Once you had a regular paycheck, what sorts of things did you splurge on as a 28-year-old?

I was brought up to be thrifty; I came from a Scottish family [laughs]. Let’s see… not much! I didn’t buy a car until I moved to LA. I stayed in the apartment I was in — it was like $475 a month, imagine. I don’t even want to think about what that’s going for now. [But] I don’t remember splurging a whole lot. Maybe flying home more often than I would when I was flat broke.

Is there anything you regret or would have done differently?

Oh yes — I would’ve pursued musicals.
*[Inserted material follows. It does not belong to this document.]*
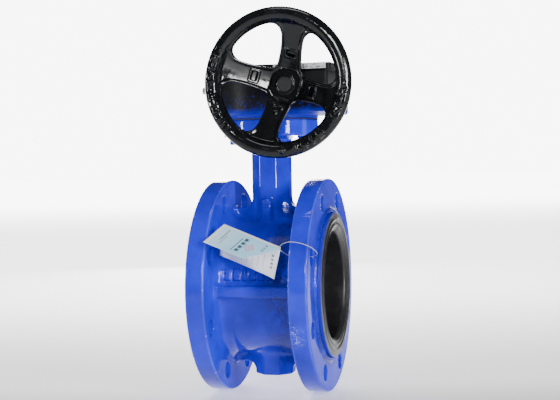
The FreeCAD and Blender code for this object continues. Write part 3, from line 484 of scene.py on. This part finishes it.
def front_paper():
    """Outer leaf: pale cyan print in a white margin, dark bars, a faint diamond and grey rows."""
    paint = Nodes("tag_front")
    u, v, _ = paint.split(paint.place("UV"))
    field = paint.box_mask(u, v, (0.055, 0.07), (1.0, 1.0))
    fade = paint.step(u, 0.0, 0.55, 0.60, 1.0)
    color = paint.mix(paint.times(field, fade), PAPER_WHITE, CYAN)
    heavy = [((0.425, 0.24), (0.440, 0.86))]
    heavy += [((0.475, 0.19 + 0.17 * i), (0.530, 0.315 + 0.17 * i)) for i in range(4)]
    heavy += [((0.540, 0.21 + 0.17 * i), (0.548, 0.30 + 0.17 * i)) for i in range(4)]
    color = paint.mix(paint.times(paint.boxes_mask(u, v, heavy), 0.92), color, INK)
    rows = [((0.155, 0.14), (0.180, 0.66)), ((0.200, 0.40), (0.215, 0.80))]
    rows += [((0.80, 0.14 + 0.11 * i), (0.845, 0.22 + 0.11 * i)) for i in range(3)]
    dashes = paint.step(paint.noise(paint.join(u, v, 0.0), 70.0, 1.0), 0.42, 0.50)
    color = paint.mix(paint.times(paint.boxes_mask(u, v, rows), dashes, 0.8), color, INK)
    spread = paint.math("ADD", paint.math("ABSOLUTE", paint.math("SUBTRACT", u, 0.635)),
                        paint.times(paint.math("ABSOLUTE", paint.math("SUBTRACT", v, 0.50)), 0.5))
    whole = paint.math("LESS_THAN", spread, 0.088)
    outline = paint.times(whole, paint.math("GREATER_THAN", spread, 0.062))
    diamond = paint.math("MAXIMUM", outline, paint.math("LESS_THAN", spread, 0.028))
    color = paint.mix(paint.times(diamond, 0.75), color, PINK)
    color = paint.mix(paint.times(whole, 0.18), color, PINK)
    fibre = paint.noise(paint.place(), 900.0, 2.0)
    return paint.finish(color, 0.42, 0.0, paint.bump(fibre, 0.00004, 0.5), 0.15, 0.2)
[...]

The man who ran our program at the University of Washington, he looked down on musicals, he didn’t consider them “legitimate” theater.

I did a program in LA called “Encore!” where they did stage readings of classic musicals that don’t get done every often. And I did the very first one here [in LA] with Jason Alexander, we did Promises, Promises. And it turns into much more than a stage reading, basically it turns into a full-blown production, everybody learns their lines, with choreography. But it was just a short run. It was one of the most fun things I’ve ever done in my entire life. And I thought: why, why, why, why didn’t I do this earlier?

What was the most useful thing you learned from that time?

Just not being afraid to just go for it, like when I was doing the two shows simultaneously. It was thrilling — I was doing two incredible, incredible roles. And you can only do [that] at that age.

Don’t ever be afraid to ask, you know? People can always say no. But stick up for yourself.

This interview has been edited and condensed for clarity.